Four special instructions are proposed in this paper: clinvalidate, clundirty, clclean, and clzeroX. All four instructions are implemented at the LLC level of a multi-processor, and are integrated with the widely used MESI coherence protocol with only minor modifications. We next discuss each of the four instructions and their implementations.

clinvalidate, as its name suggests, invalidates a given address and eliminates all copies of the address, if they exist, from the cache hierarchy. This instruction should be executed by the memory manager when the cache line of a freed block is not expected to be reused in the near future, such that the content of the line is simply discarded without any write back regardless of its coherence state. When executed, the core should send a message to the LLC, and the LLC invalidates all copies of the line as if an external invalidation were received at the LLC level. This works equally for both inclusive and non-inclusive cache hierarchy, since the LLC has to deal with external coherence invalidates in both cases (with a snoop filter if latter).

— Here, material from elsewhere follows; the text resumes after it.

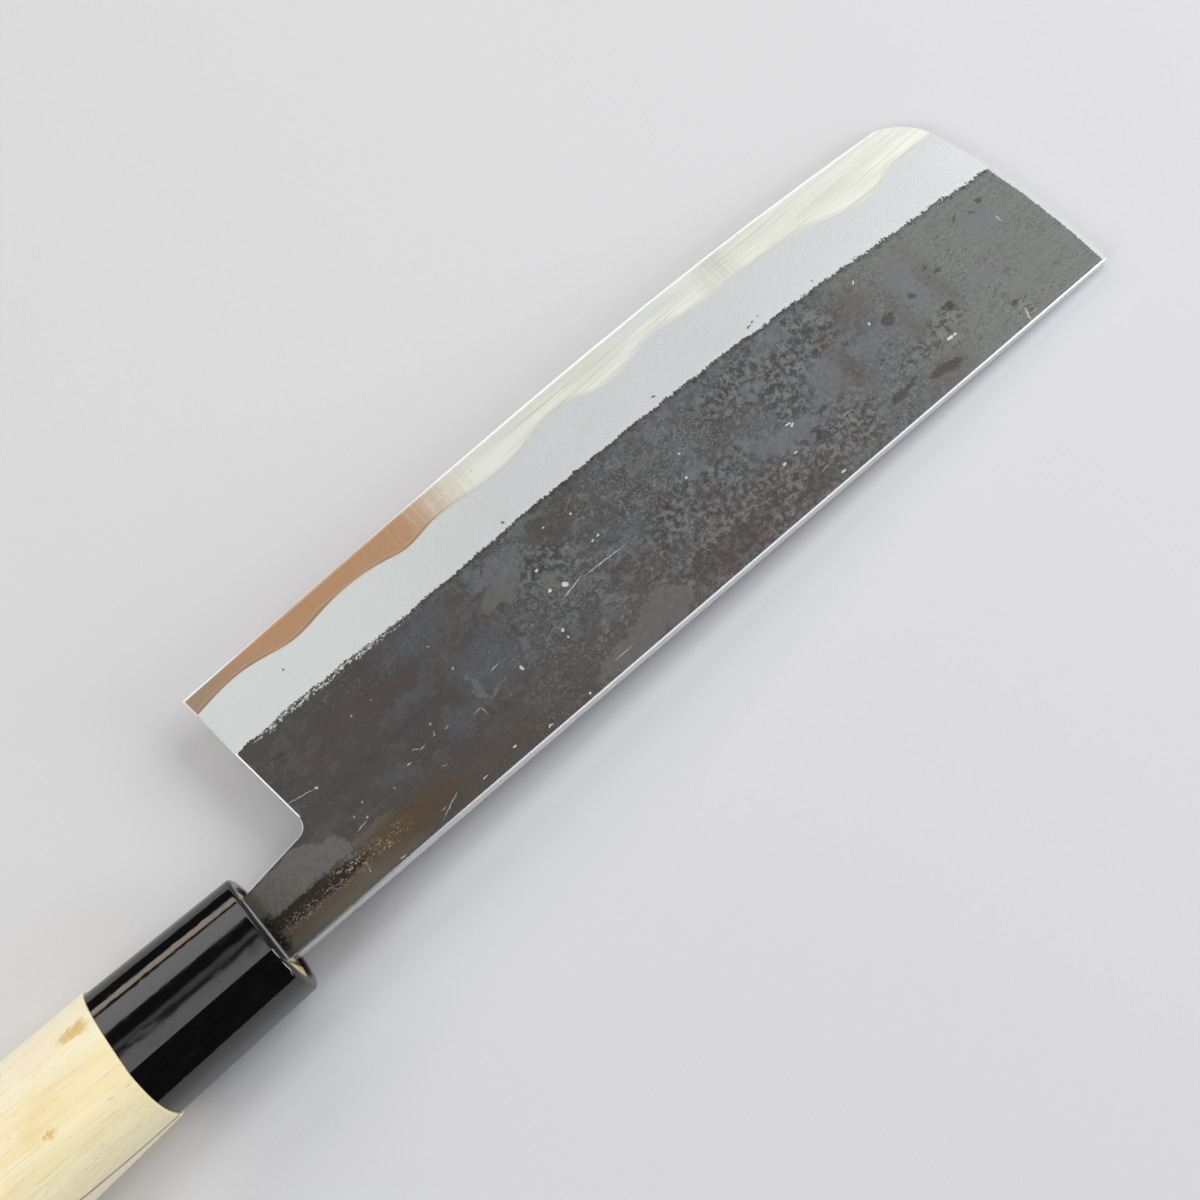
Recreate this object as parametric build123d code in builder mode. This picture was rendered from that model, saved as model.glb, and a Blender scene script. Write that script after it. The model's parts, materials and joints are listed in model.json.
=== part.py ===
from build123d import *
import os
from math import atan2, cos, sin

# Nakiri: a straight-edged vegetable knife, lying on its right side as on a table, tip towards +X, edge
# towards +Y, left cheek up. Sizes are in millimetres. Along the knife, distances count from the heel
# towards the tip; across it, from the straight spine towards the edge; upwards, from the blade's mid-plane.

# Blade outline
blade_length = 165.0
neck_length = 11.5
neck_height = 13.2
choil_height = 15.1
choil_radius = 2.2
heel_height = 46.6
heel_lean = 3.2
belly_height = 47.85
rise_height = 47.2
nose_height = 43.9
nose_start = 37.0
nose_setback = 4.1
nose_run = 9.2
nose_rise = 1.6
front_bow = 1.15

# Blade thickness
root_thickness = 3.3
tip_thickness = 2.4
shoulder_thickness = 2.5
koba_height = 0.5
koba_thickness = 0.3
edge_land = 0.12
spine_chamfer = 0.25
choil_chamfer = 0.3

# Grind line, where the ground bevel meets the dark cheek
heel_grind = 32.8
belly_grind = 32.5
rise_grind = 30.3
nose_grind = 25.4

# Stations of the belly and of the rise towards the nose, as shares of the blade's length
belly_at = 0.4
rise_at = 0.73

# Laminated steel: a hard middle layer, bare along the edge up to a wavy line
core_layer = 0.6
exposed_core = [
    (-0.03, 4.2),
    (0.0, 3.9),
    (0.053, 3.0),
    (0.096, 4.0),
    (0.127, 5.0),
    (0.175, 4.2),
    (0.247, 5.0),
    (0.273, 6.0),
    (0.31, 5.3),
    (0.4, 6.4),
    (0.45, 4.9),
    (0.49, 4.3),
    (0.532, 6.4),
    (0.57, 6.2),
    (0.608, 5.0),
    (0.667, 6.1),
    (0.73, 6.3),
    (0.79, 6.7),
    (0.83, 8.0),
    (0.88, 9.1),
    (0.91, 7.4),
    (0.97, 6.6),
    (1.03, 6.4),
]

# Tang, burned into the wood
tang_length = 80.0
tang_end_height = 6.0
tang_end_thickness = 2.0

# Ferrule
ferrule_length = 29.0
ferrule_front_width = 22.8
ferrule_front_thickness = 19.6
ferrule_back_width = 24.5
ferrule_back_thickness = 20.6
ferrule_wall = 2.1
rim_round = 0.8
rim_break = 0.3

# Handle
wood_length = 101.0
wood_proud = 0.45
swell_at = 35.0
swell_width = 27.9
swell_thickness = 22.4
butt_width = 29.0
butt_thickness = 23.0
butt_round = 1.4
shoulder_round = 0.35
tenon_recess = 0.7
front_centre = 5.7
back_centre = 4.9

# Handle section: a rounded oval with one soft ridge on its upper side, towards the spine. The places of
# the ridge and of the point on each flank are shares of half the width and half the thickness.
ridge_offset = 0.42
ridge_round = 2.5
ridge_flank_slope = 0.12
ridge_shoulder_slope = 0.22
flank_in = 0.55
flank_up = 0.76
shoulder_in = 0.83
shoulder_up = 0.74

# Run of the cutting shapes past the pieces that they cut
over = 14.0

# Lean of the eased neck and choil walls, in degrees
ease_angle = 45

# Distances worked out from the sizes above
ferrule_face = -neck_length
seam = ferrule_face - ferrule_length
butt_end = seam - wood_length
tang_root = ferrule_face - tenon_recess
tenon_width = ferrule_front_width - 2 * ferrule_wall
tenon_thickness = ferrule_front_thickness - 2 * ferrule_wall
wood_width = ferrule_back_width + 2 * wood_proud
wood_thickness = ferrule_back_thickness + 2 * wood_proud
thickness_fall = (root_thickness - tip_thickness) / (blade_length - ferrule_face)
cheek_slope = (root_thickness + thickness_fall * ferrule_face - shoulder_thickness) / 2 / heel_grind

# Resting pose: the knife lies on the ferrule's front rim and on the tip of its right cheek
rest_drop = (ferrule_front_thickness - tip_thickness) / 2
pitch = atan2(rest_drop, blade_length - ferrule_face)
reach_tip = blade_length * cos(pitch) + tip_thickness / 2 * sin(pitch)
reach_butt = butt_end * cos(pitch) - (butt_thickness / 2 - butt_round) * sin(pitch)
reach_spine = back_centre - butt_width / 2
lift = blade_length * sin(pitch) + tip_thickness / 2 * cos(pitch)
knife = Plane(
    origin=(-(reach_tip + reach_butt) / 2, -(belly_height + reach_spine) / 2, lift),
    x_dir=(cos(pitch), 0, -sin(pitch)),
    z_dir=(sin(pitch), 0, cos(pitch)),
)

# Flat left cheek, which leans in towards the tip and towards the edge, flat spine, and the eased corner
# between them, all facing outwards
cheek = Plane(
    origin=knife.from_local_coords((ferrule_face, 0, root_thickness / 2)),
    z_dir=knife.x_dir * (thickness_fall / 2) + knife.y_dir * cheek_slope + knife.z_dir,
)
spine = Plane(origin=knife.origin, z_dir=-knife.y_dir)
eased_corner = Plane(
    origin=knife.from_local_coords((ferrule_face, 0, root_thickness / 2 - spine_chamfer)),
    z_dir=cheek.z_dir + spine.z_dir,
)

# Stations of the blade: distance from the heel, height of the edge, height of the grind line
stations = [
    (tang_root, heel_height, heel_grind),
    (0, heel_height, heel_grind),
    (belly_at * blade_length, belly_height, belly_grind),
    (rise_at * blade_length, rise_height, rise_grind),
    (blade_length, nose_height, nose_grind),
]


def across(along, centre=0.0):
    """Plane across the knife: x towards the edge, y up, facing the tip."""
    return Plane(origin=knife.from_local_coords((along, centre, 0)), x_dir=knife.y_dir, z_dir=knife.x_dir)


def thickness_at(along, height):
    """Thickness between the two flat cheeks, which close up towards the tip and towards the edge."""
    return root_thickness - thickness_fall * (along - ferrule_face) - 2 * cheek_slope * height


def edge_height_at(share):
    """Height of the edge at a share of the blade's length, straight from station to station."""
    along = share * blade_length
    for (start, low, _), (end, high, _) in zip(stations, stations[1:]):
        if along <= end:
            break
    return low + (high - low) * (along - start) / (end - start)


def bevel_section(along, edge, grind):
    """Section across the bevels, which are drawn out past the grind line and past the spine."""
    koba_top = edge - koba_height
    bevel_slope = (thickness_at(along, grind) - koba_thickness) / 2 / (koba_top - grind)
    half_profile = [
        (-over, koba_thickness / 2 + bevel_slope * (koba_top + over)),
        (koba_top, koba_thickness / 2),
        (edge, edge_land / 2),
    ]
    other_half = [(height, -half) for height, half in reversed(half_profile)]
    with BuildSketch(across(along)) as section:
        with BuildLine():
            Polyline(*half_profile, *other_half, close=True)
        make_face()
    return section.sketch


def handle_section(along, width, thickness, centre):
    """Section across the handle: half an oval below, two soft flanks that meet in the ridge above."""
    half_width = width / 2
    half_height = thickness / 2
    ridge = (-ridge_offset * half_width, half_height)
    with BuildSketch(across(along, centre)) as section:
        with BuildLine():
            EllipticalCenterArc((0, 0), half_width, half_height, start_angle=180, arc_size=180)
            Spline(
                (half_width, 0),
                (flank_in * half_width, flank_up * half_height),
                ridge,
                tangents=((0, 1), (-1, ridge_flank_slope)),
            )
            Spline(
                ridge,
                (-shoulder_in * half_width, shoulder_up * half_height),
                (-half_width, 0),
                tangents=((-1, -ridge_shoulder_slope), (0, -1)),
            )
        make_face()
        fillet(section.vertices().sort_by_distance(ridge)[0], ridge_round)
    return section.sketch


# Tang, tapering into the wood
with BuildPart() as tang:
    for along, height, thickness in (
        (tang_root, neck_height, thickness_at(tang_root, neck_height)),
        (tang_root - tang_length, tang_end_height, tang_end_thickness),
    ):
        with BuildSketch(across(along, neck_height / 2)):
            Rectangle(height, thickness)
    loft()

# Blade outline: heel, choil, neck, front and nose as a body, whose walls lean in where they ease the neck
with BuildPart() as outline_body:
    heel_foot = (heel_lean, choil_height)
    heel_top = (-heel_lean * over / (heel_height - choil_height), heel_height + over)
    nose_foot = (blade_length - nose_setback, nose_start)
    nose_end = (blade_length - nose_setback - nose_run, nose_height + nose_rise)
    front_middle = (blade_length - nose_setback / 2 + front_bow, nose_start / 2)
    with BuildSketch(knife) as outline:
        with BuildLine():
            Polyline((tang_root, neck_height), (tang_root, -over), (blade_length, -over), (blade_length, 0))
            front = ThreePointArc((blade_length, 0), front_middle, nose_foot)
            TangentArc(nose_foot, nose_end, tangent=front % 1)
            Polyline(nose_end, (nose_end[0], heel_top[1]), heel_top, heel_foot, (tang_root, neck_height))
        make_face()
        fillet(outline.vertices().sort_by_distance(heel_foot)[0], choil_radius)
    extrude(amount=thickness_at(tang_root, neck_height) / 2 - choil_chamfer)
    upper_face = outline_body.faces().sort_by(Axis(knife.origin, knife.z_dir))[-1]
    extrude(upper_face, amount=root_thickness, taper=ease_angle)
    mirror(about=knife)

# Blade blank: long bevels cut to the outline, then to the flat cheek and the straight, eased spine. The
# left half is made and mirrored.
with BuildPart() as blank:
    for along, edge, grind in stations:
        add(bevel_section(along, edge, grind))
    loft()
    add(outline_body.part, mode=Mode.INTERSECT)
    for flat in (cheek, spine, eased_corner):
        split(bisect_by=flat, keep=Keep.BOTTOM)
    split(bisect_by=knife, keep=Keep.TOP)
    mirror(about=knife)

# Zone of the hard steel: a thin middle layer all along, and everything from the wavy line to the edge
with BuildPart() as core_zone:
    with BuildSketch(knife):
        with Locations(((tang_root - tang_length + blade_length) / 2, 0)):
            Rectangle(tang_length - tang_root + blade_length + 2 * over, 2 * (belly_height + over))
    extrude(amount=core_layer / 2, both=True)
    with BuildSketch(knife):
        wave = [(share * blade_length, edge_height_at(share) - width) for share, width in exposed_core]
        with BuildLine():
            Spline(*wave)
            Polyline(wave[-1], (wave[-1][0], belly_height + over), (wave[0][0], belly_height + over), wave[0])
        make_face()
    extrude(amount=root_thickness, both=True)

with BuildPart() as core_steel:
    add(blank.part)
    add(tang.part)
    add(core_zone.part, mode=Mode.INTERSECT)
core_steel.part.label = "core_steel"

with BuildPart() as left_cladding:
    add(blank.part)
    add(tang.part)
    add(core_zone.part, mode=Mode.SUBTRACT)
    split(bisect_by=knife, keep=Keep.TOP)
left_cladding.part.label = "left_cladding"

with BuildPart() as right_cladding:
    add(blank.part)
    add(tang.part)
    add(core_zone.part, mode=Mode.SUBTRACT)
    split(bisect_by=knife, keep=Keep.BOTTOM)
right_cladding.part.label = "right_cladding"

# Ferrule: a ring that narrows a little towards the blade
with BuildPart() as ferrule:
    add(handle_section(ferrule_face, ferrule_front_width, ferrule_front_thickness, front_centre))
    add(handle_section(seam, ferrule_back_width, ferrule_back_thickness, front_centre))
    loft()
    mouth = knife.from_local_coords((ferrule_face, front_centre, 0))
    fillet(ferrule.faces().sort_by_distance(mouth)[0].edges(), rim_round)
    add(handle_section(seam, tenon_width, tenon_thickness, front_centre))
    extrude(amount=ferrule_length, dir=knife.x_dir, mode=Mode.SUBTRACT)
    chamfer(ferrule.faces().sort_by_distance(mouth)[0].inner_wires().edges(), rim_break)
ferrule.part.label = "ferrule"

# Handle: wood body with a tenon through the ferrule and a slot for the tang
with BuildPart() as handle:
    add(handle_section(seam, wood_width, wood_thickness, front_centre))
    add(handle_section(seam - swell_at, swell_width, swell_thickness, back_centre))
    add(handle_section(butt_end, butt_width, butt_thickness, back_centre))
    loft()
    for along, centre, radius in ((seam, front_centre, shoulder_round), (butt_end, back_centre, butt_round)):
        end_face = handle.faces().sort_by_distance(knife.from_local_coords((along, centre, 0)))[0]
        fillet(end_face.edges(), radius)
    add(handle_section(seam, tenon_width, tenon_thickness, front_centre))
    extrude(amount=ferrule_length - tenon_recess, dir=knife.x_dir)
    add(tang.part, mode=Mode.SUBTRACT)
handle.part.label = "handle"

os.makedirs("parts", exist_ok=True)
for piece in (core_steel, left_cladding, right_cladding, ferrule, handle):
    export_step(piece.part, f"parts/{piece.part.label}.step")
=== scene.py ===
import json
from math import cos, pi, radians, sin

import bmesh
import bpy
from bpy.props import FloatProperty, FloatVectorProperty, PointerProperty
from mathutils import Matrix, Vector


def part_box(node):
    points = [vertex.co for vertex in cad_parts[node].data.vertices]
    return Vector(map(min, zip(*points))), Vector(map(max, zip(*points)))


bl_info = {
    "name": "Nakiri knife",
    "version": (1, 0, 0),
    "blender": (4, 5, 0),
    "location": "3D View > Sidebar > Nakiri",
    "description": "Finishes the blade, ferrule and handle of a nakiri knife and lights it on a pale table",
    "category": "Object",
}

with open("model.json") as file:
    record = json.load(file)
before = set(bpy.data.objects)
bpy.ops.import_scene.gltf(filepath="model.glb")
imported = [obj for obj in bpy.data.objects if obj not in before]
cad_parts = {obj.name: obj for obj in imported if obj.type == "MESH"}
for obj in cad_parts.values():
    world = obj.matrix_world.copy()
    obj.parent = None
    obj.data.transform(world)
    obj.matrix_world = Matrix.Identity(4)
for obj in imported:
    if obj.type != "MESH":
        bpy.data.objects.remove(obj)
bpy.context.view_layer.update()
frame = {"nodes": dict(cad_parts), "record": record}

MM = 0.001

# Sizes of the knife that its patterns follow, in millimetres, along it from the heel and across it from
# the spine
BLADE_LENGTH = 165.0
NECK_LENGTH = 11.5
CHOIL_HEIGHT = 15.1
HEEL_HEIGHT = 46.6
HEEL_LEAN = 3.2
FRONT_SETBACK = 4.1
FRONT_BOW = 1.15
FRONT_HEIGHT = 37.0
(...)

clundirty instruction changes the state of a line from dirty (M state) to not dirty while retaining the exclusive write permission (E state). Note that this instruction breaks the ownership transfer rule of MESI, since ownership is implicitly transferred to the main memory from the M state block without an explicit write back. Correctness is not affected, though, since the language runtime guarantees that freed objects will not be accessed, or undefined behavior would occur if this happens. clundirty is implemented by sending a message to the LLC, and then the LLC using a special downgrade message to revoke M states from all upper level caches as if an external downgrade were received. The special downgrade differs from conventional downgrades such that it only changes M state lines to E, and leaves E state lines unchanged. One optimization is that the downgrade can be performed on the way down the hierarchy from L1 to the LLC, since a M state line in the L1 indicates that all caches on the path from the L1 to the LLC must have already acquired exclusive permission of the line, eliminating the need for the LLC to query its directory and sends downgrade requests to upper levels caches that are not on the path. This instruction is used when the cache line of a freed object is expected to be reused shortly before the line is evicted from the cache hierarchy. In this case, not invalidating the line would be a merit, since otherwise we may have to fetch the line from the memory on next access in the near future.

clclean instruction is somewhat in-between clinvalidate and clundirty. This instruction is implemented the same way as clundirty, and in addition to changing the line state from M to E, it also moves the cache line to the bottom of the LRU stack on each level, indicating that the line is of low priority, and can be discarded immediately if the workload imposes pressure on the cache. This instruction is used when the reuse distance of the freed object’s memory is longer than the one in clundirty, and shorter than the one in clinvalidate, which is more flexible than any of these two. The paper also reports that clclean is the most effective instruction among the three in bandwidth and energy saving.

The next instruction type is clzeroX, which actually consists of three or more instructions, with X being 1, 2 and 3. The clzeroX instruction zero-fills a cache line on the given address without reading the backing main memory, even if the line does not exist in the cache hierarchy. The number X indicates the level of cache where the zero-initialized line will be brought into. This instruction is implemented on the LLC as well. It is treated by the LLC coherence controller as a write back operation from the upper level, which invalidates all shared or exclusive copies of the line in other caches and levels, if any of them exists. Then a cache slot with the address tag is allocated in the LLC, whose content in the data array is filled with zero. No fetch request is sent to the DRAM to save bandwidth. The zero-initialized line is also propogated to upper levels based on the value of X. The memory allocator uses this instruction to zero-initialize objects before returning them to user application.